_TASK BRIEF_
Repeat the full listing, word for word.

_DATASET EXTRACT_
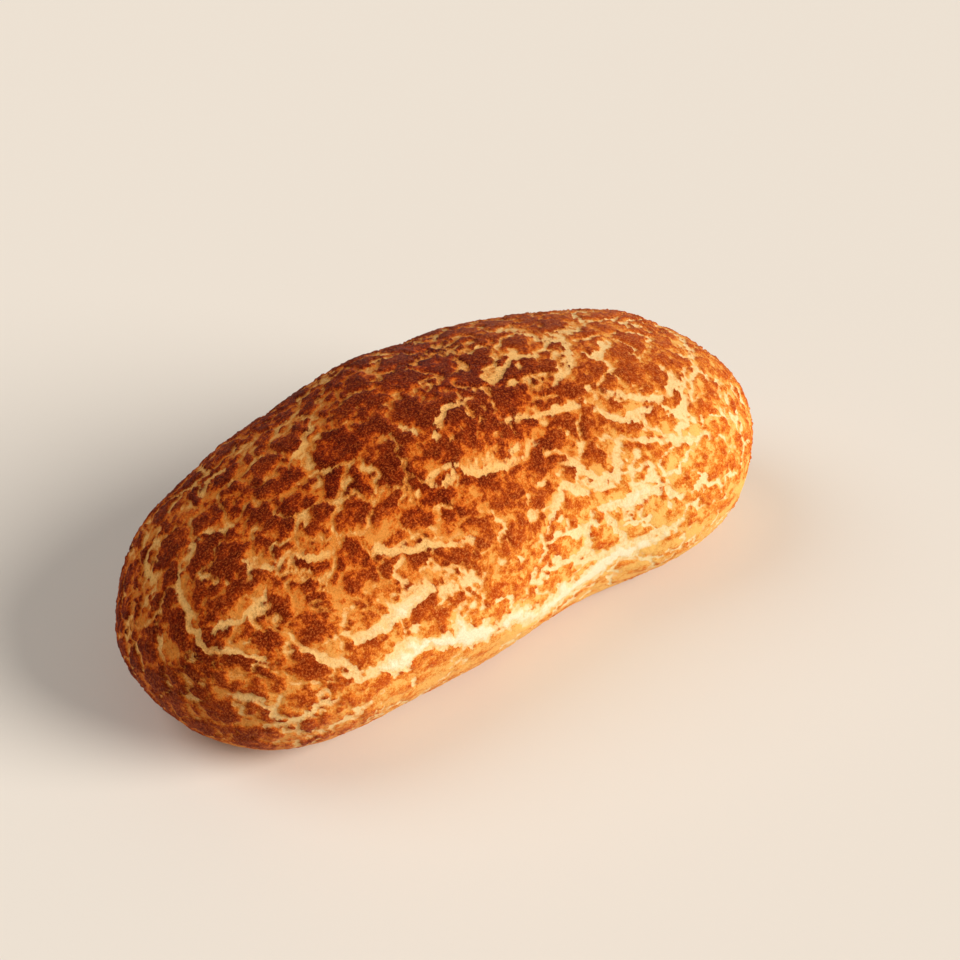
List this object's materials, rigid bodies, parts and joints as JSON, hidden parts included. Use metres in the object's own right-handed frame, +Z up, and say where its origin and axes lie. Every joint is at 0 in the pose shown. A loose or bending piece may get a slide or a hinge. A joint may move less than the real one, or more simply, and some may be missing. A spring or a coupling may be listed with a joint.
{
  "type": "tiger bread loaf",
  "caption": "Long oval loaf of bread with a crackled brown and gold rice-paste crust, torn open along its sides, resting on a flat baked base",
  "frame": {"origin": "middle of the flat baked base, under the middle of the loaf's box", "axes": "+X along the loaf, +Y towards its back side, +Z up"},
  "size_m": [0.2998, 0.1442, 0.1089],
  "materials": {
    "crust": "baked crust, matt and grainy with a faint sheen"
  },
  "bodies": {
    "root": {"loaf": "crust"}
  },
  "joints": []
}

_TASK SOLUTION_
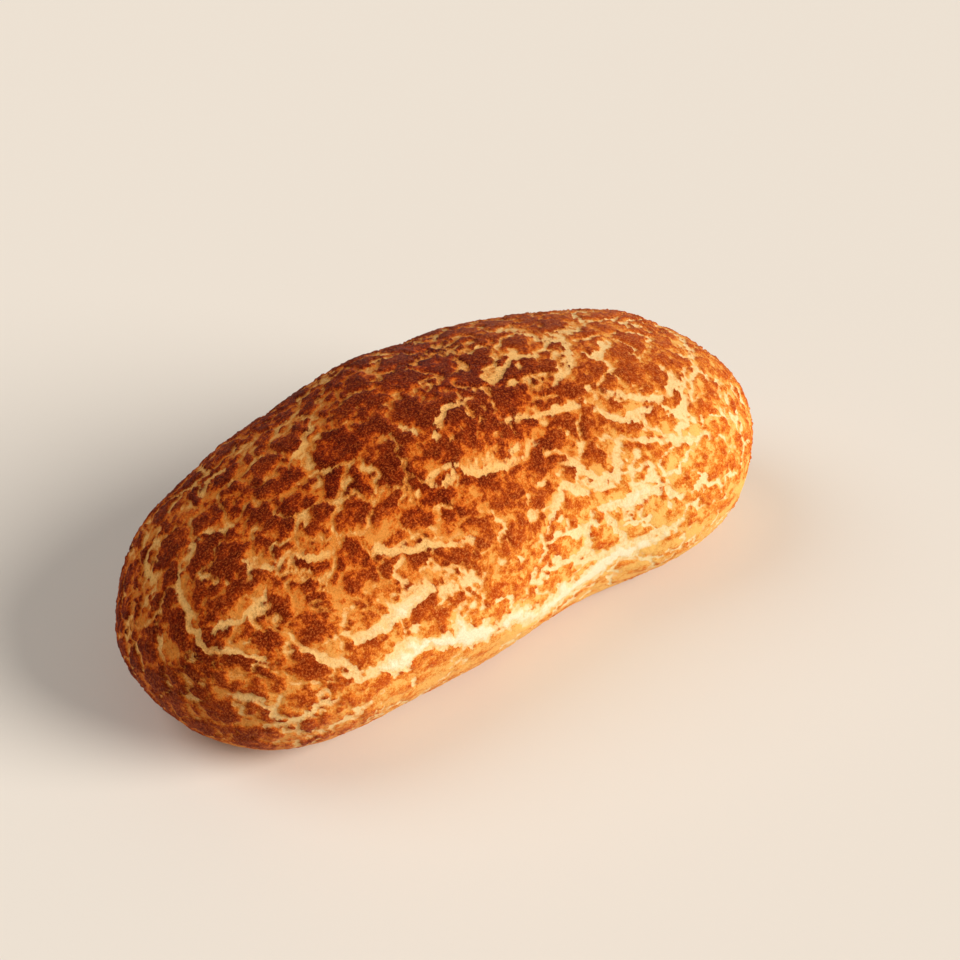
List this object's materials, rigid bodies, parts and joints as JSON, hidden parts included. Use metres in the object's own right-handed frame, +Z up, and say where its origin and axes lie. Every joint is at 0 in the pose shown. A loose or bending piece may get a slide or a hinge. A joint may move less than the real one, or more simply, and some may be missing. A spring or a coupling may be listed with a joint.
{
  "type": "tiger bread loaf",
  "caption": "Long oval loaf of bread with a crackled brown and gold rice-paste crust, torn open along its sides, resting on a flat baked base",
  "frame": {"origin": "middle of the flat baked base, under the middle of the loaf's box", "axes": "+X along the loaf, +Y towards its back side, +Z up"},
  "size_m": [0.2998, 0.1442, 0.1089],
  "materials": {
    "crust": "baked crust, matt and grainy with a faint sheen"
  },
  "bodies": {
    "root": {"loaf": "crust"}
  },
  "joints": []
}